Maybe you can identify with my situation. It’s hard to know how to survive a Thanksgiving meal with such a person. But I think we can do more than survive. In fact, I think we can thrive. Using family systems theory and mimetic theory, I’d like to offer these seven ways that have empowered me to flourish during moments of forced family fun:
- All it takes is for one person to change. According to family systems theory, all that’s needed to modify a family dynamic is for one person to change. For better or worse, “The action of one member affects all others.” Now, there is no way that I can change this person in my life. I don’t have that kind of control. The only control I have in my family system is the ability to change my actions and emotions. And in doing that, I start changing the whole system. The next six ways are based on this first principle, but here’s a quick example: I’m no longer surprised when she says something that insults me, my wife, or my siblings. In fact, I’m pretty sure that it’s coming. And when I expect it to come, I can choose to respond in a different way so that it doesn’t sting nearly as much. (Of course, we can anticipate in a way that back fires. See number 2.)

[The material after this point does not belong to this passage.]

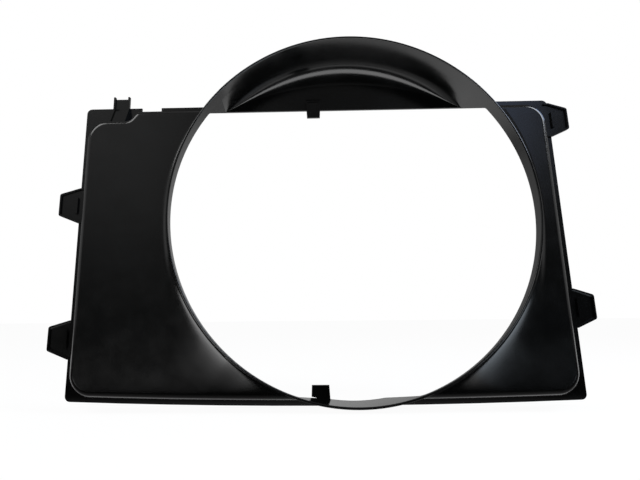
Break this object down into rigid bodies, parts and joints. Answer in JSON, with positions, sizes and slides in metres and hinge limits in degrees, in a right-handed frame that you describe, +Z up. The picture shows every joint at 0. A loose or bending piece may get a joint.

- Change the game. Mimetic theory claims that we are highly social creatures who are formed in the image of an “other.” We “mimic” the emotions and actions of those around us. There are slight differences, but family systems theory refers to this relational dynamic as enmeshment. For example, whenever this person in my family would say something mean, I became enmeshed with her as I mimicked her hostility. In fact, I began to think of hostility as a competition. Anticipating her insults (see number 1), I tried to beat her at her own game. But it back fired. I lost every time. After all, she has been playing the game for decades. Playing her game wasn’t working, so I began to to change the game. Instead of getting mad or retaliating, I began to laugh it off by using playful banter. Changing the game from hostility to humor with playful banter is a good way to diffuse stressful family situations.
- Shake it off and create boundaries. Haters gonna hate, so one of the best things we can do is make like Taylor Swift and shake it off. Someone once told me to take this person with a grain of salt, but I don’t want that salt. It’s gone bad. So instead of taking it, I just shake that salt right off. But depending on how severe the situation is, you may need to shake this person right out of your life by setting clear boundaries. And that’s okay. Constructing those boundaries may be the most important task you fulfill in caring for yourself and your family.
- Confront them. Be very careful with this one. The goal here is to be gentle, yet firm. I did this many years ago with this person. She just said something really mean about one of my brothers. I confronted her by simply saying, “I think it would be good if we all spoke respectfully about one another.” She ran away complaining that I’ve never accepted her into our family. The conversation didn’t come to a conclusion, but there was a shift in the relationship because there was a shift in me. If nothing else, I knew that I could be gentle yet firm as I stood up to her animosity.
- Let them win. This is the hardest thing for my ego to do, but it’s also the best way to disarm a situation of hostility and conflict. My desire for justice wants to fight back, but from personal experience, that just makes things worse. Defining this relationship by “winning” and “losing” only causes more frustration. So, let them win. Find ways to agree with them. You will probably be surprised by the way that this radically changes the dynamic. But know that inside, you might feel a little death to your ego. And that’s okay. Jesus calls us to die to ourselves – our ego, our need to be right – so that we can resurrect into a new creation where winning doesn’t matter. What matters is to be more loving and compassionate and joyful than ever before.
- Know that everyone has a past. I don’t know much about this person’s history, but I do know that her family of origin was highly dysfunctional. Her parents were stern towards her and rarely showed her love. She was formed mimetically in that hostile environment. I know that she has deep wounds. And because she was never taught how to manage those wounds in a more positive way, she wounds others. That’s not an excuse for her behavior, but it does help me understand her actions. Knowing her past allows me to hold her in a different light.
- Don’t scapegoat. Instead, love your enemies. We can thank Jesus for this one … But here’s the thing – in my experience hostility against this person hasn’t change her. Unfortunately, it does change me as it only adds to my reservoir of bitterness and hostility. To make matters worse, my family and I can easily get caught in the trap of uniting against her. Family Systems Theory calls that triangulating, whereas mimetic theory calls it scapegoating, but it amounts to the same relational dynamic of uniting in hostility against another member of the family. The violence of triangulating and scapegoating brings everyone down to the same level. The only alternative, as Jesus knew, is to love. Of course, love might not change others, but it does change us. When we show love to our enemies, it makes us more loving and more compassionate people. And that, more than anything, is what the world needs.
Those are the seven ways that I’ve learned to thrive with a difficult person during family events. I’d love to know if you have any more suggestions!